Large repos (5k–50k functions): Add --no-per-function-touches to use file-level touch batching. Consider --callgraph-skip-above 50000 if callgraph analysis is slow.

Very large repos (50k+ functions): Start with --skip-touch-metrics for a fast first pass. If you need touch data, run without the flag and let the cache warm — subsequent runs are fast.

# First pass on a large repo
hotspots analyze . --skip-touch-metrics --callgraph-skip-above 100000

# Once you have a sense of the codebase, warm the touch cache
hotspots analyze . --callgraph-skip-above 100000

The configuration file equivalent for file-level batching:

{
  "per_function_touches": false
}

The --skip-touch-metrics flag doesn’t have a config file equivalent by design — it’s meant as a conscious override, not a default you set and forget.

The SQLite Architecture Going Forward

The SQLite store is T4 in a longer planned refactor. The goal is to pipeline every phase of analysis through SQLite rather than holding intermediate data in memory. Phase outputs feed directly into the next phase as SQL queries rather than in-memory data structures.
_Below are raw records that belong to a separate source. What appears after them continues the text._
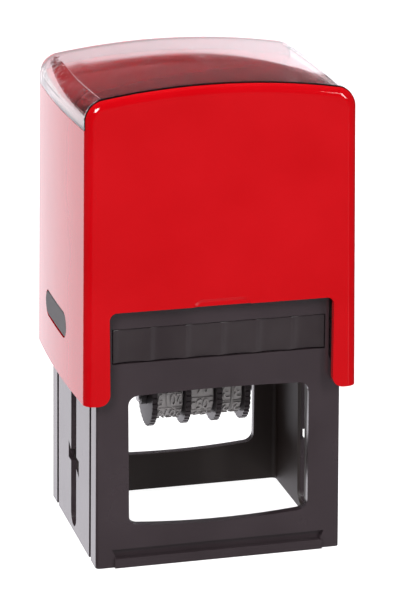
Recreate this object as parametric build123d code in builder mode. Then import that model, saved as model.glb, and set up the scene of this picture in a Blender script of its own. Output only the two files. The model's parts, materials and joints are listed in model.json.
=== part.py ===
"""Self-inking rotary date stamp: frame, press cover, flip-over print block, date bands and ink pad.

Millimetres. X runs to the right, -Y is the front, +Z is up. The origin is the middle of the base.
"""
from build123d import *
from math import radians, tan
import os

os.makedirs("parts", exist_ok=True)

# ---------------------------------------------------------------- driving dimensions
# Lower frame
frame_width = 60.2
frame_depth = 50.0
frame_height = 66.0
frame_wall = 2.2
frame_draft = 0.6
frame_corner = 1.0
frame_inner_corner = 1.2

# Press cover, which stands this far outside the frame at the sides and at the front and back
cover_side_reach = 2.8
cover_end_reach = 2.5
cover_bottom = 41.7
cover_top = 116.5
cover_wall = 1.6
cover_side_draft = 0.83
cover_front_draft = 0.6
cover_side_bow = 1.0
cover_corner = 2.6
cover_arch_radius = 170.0
cover_shoulder = 5.0

# Motion
stroke = 40.0
pivot_height = 44.5

# Print plate and its rubber die, with the room that the frame leaves them
plate_side_room = 5.1
plate_end_room = 5.0
plate_thickness = 1.2
plate_rise = 1.0
plate_corner = 1.0
die_margin = 1.0
die_sheet = 1.5
die_relief = 0.8

# Date bands and setting wheels, from left to right
axle_drop = 10.3
axle_radius = 1.2
disc_radius = 8.0
disc_thickness = 1.3
band_height = 6.4
band_thickness = 1.6
band_top_half = 4.4
band_top_round = 1.6
column_start = -12.2
column_gap = 0.2
band_widths = {"year": 6.7, "month": 6.0, "day_tens": 2.6, "day_units": 2.6}
cheek_thickness = 1.3

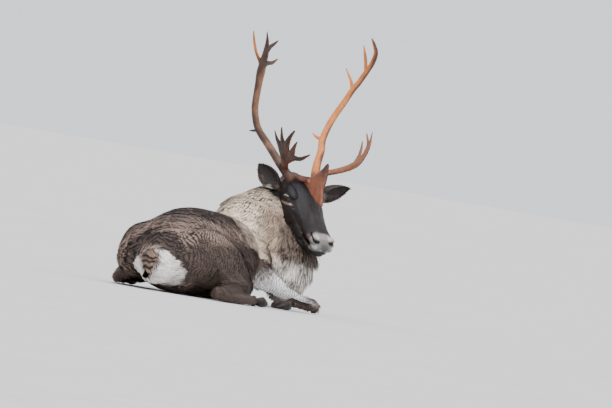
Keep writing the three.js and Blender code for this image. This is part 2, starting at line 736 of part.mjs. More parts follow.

At the extremes — repos with 200k+ functions — the current approach still materializes some intermediate state. The next phase of this work would replace those remaining in-memory collections with SQL views and streaming cursors. The infrastructure for that is now in place; T4 was the foundation.

For now, the OOM is gone, expo/expo runs to completion, and the escape-hatch flags make the tradeoffs explicit.